TASK DATA ::

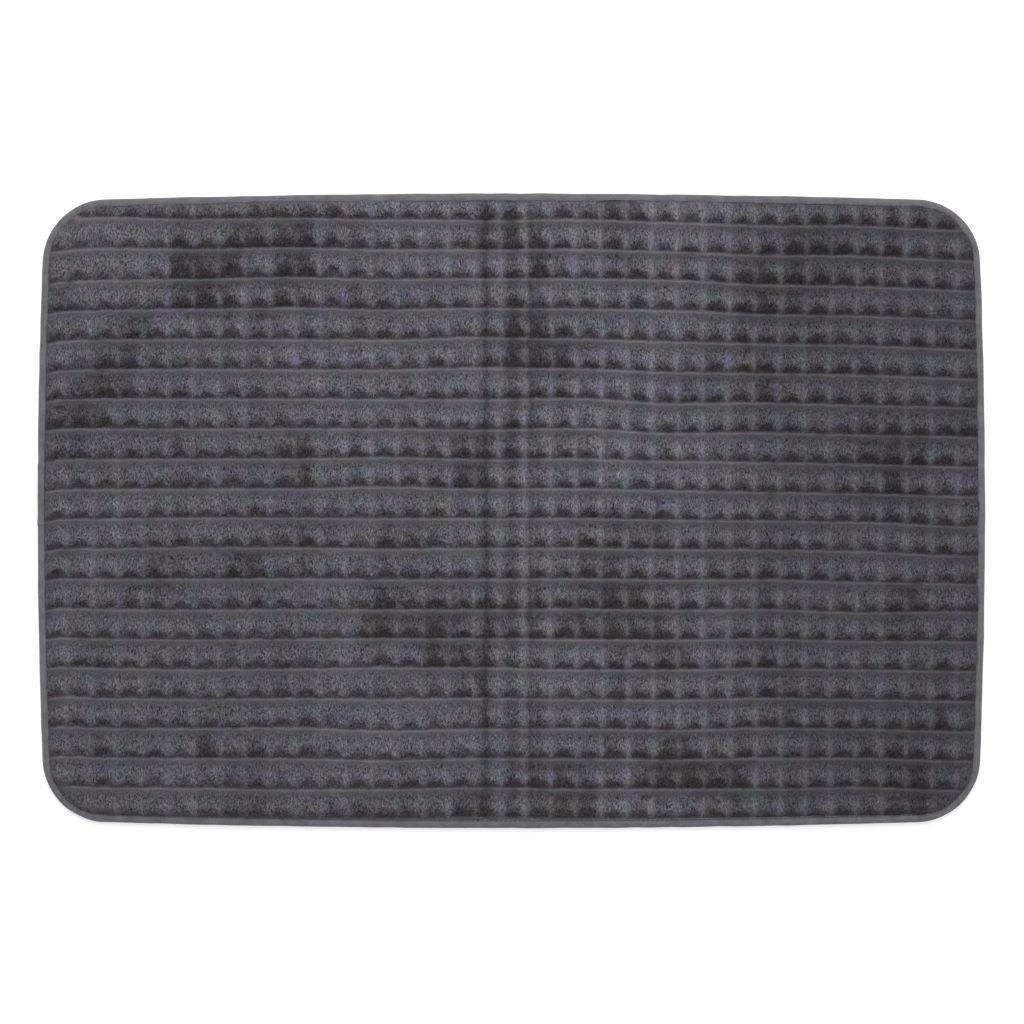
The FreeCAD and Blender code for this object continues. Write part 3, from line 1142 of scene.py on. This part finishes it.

--

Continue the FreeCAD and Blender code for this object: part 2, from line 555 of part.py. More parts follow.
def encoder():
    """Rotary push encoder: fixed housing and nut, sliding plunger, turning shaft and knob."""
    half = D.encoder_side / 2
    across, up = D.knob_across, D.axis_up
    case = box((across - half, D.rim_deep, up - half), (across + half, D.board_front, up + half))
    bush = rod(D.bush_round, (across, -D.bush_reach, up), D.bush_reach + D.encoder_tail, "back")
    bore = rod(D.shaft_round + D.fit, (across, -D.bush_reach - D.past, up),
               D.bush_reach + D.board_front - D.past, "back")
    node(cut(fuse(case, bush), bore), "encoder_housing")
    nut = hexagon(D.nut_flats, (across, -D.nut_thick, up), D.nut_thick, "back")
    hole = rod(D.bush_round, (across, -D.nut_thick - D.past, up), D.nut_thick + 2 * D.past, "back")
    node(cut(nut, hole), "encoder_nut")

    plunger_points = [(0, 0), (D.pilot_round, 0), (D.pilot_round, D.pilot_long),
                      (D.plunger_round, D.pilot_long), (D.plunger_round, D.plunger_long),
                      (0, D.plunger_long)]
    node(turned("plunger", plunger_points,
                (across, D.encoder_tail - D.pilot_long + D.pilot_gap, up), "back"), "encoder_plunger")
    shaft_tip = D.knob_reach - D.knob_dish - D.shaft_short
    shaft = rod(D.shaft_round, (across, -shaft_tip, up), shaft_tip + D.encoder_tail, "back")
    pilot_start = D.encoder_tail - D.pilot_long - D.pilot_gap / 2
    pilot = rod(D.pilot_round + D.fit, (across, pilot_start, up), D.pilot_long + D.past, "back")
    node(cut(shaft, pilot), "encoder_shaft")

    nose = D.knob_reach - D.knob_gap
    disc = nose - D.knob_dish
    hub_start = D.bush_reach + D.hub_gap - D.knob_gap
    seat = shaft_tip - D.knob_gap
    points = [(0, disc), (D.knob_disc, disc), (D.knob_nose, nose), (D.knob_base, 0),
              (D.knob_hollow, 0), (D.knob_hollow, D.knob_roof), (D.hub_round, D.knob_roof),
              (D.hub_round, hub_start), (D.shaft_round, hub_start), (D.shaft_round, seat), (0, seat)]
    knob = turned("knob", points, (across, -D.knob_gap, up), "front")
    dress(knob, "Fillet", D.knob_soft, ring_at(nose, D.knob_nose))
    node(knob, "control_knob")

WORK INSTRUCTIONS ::
Find the word "object" in the entries above and gather every line that holds it.

SOLUTION TO THIS EXERCISE ::
The FreeCAD and Blender code for this object continues. Write part 3, from line 1142 of scene.py on. This part finishes it.
Continue the FreeCAD and Blender code for this object: part 2, from line 555 of part.py. More parts follow.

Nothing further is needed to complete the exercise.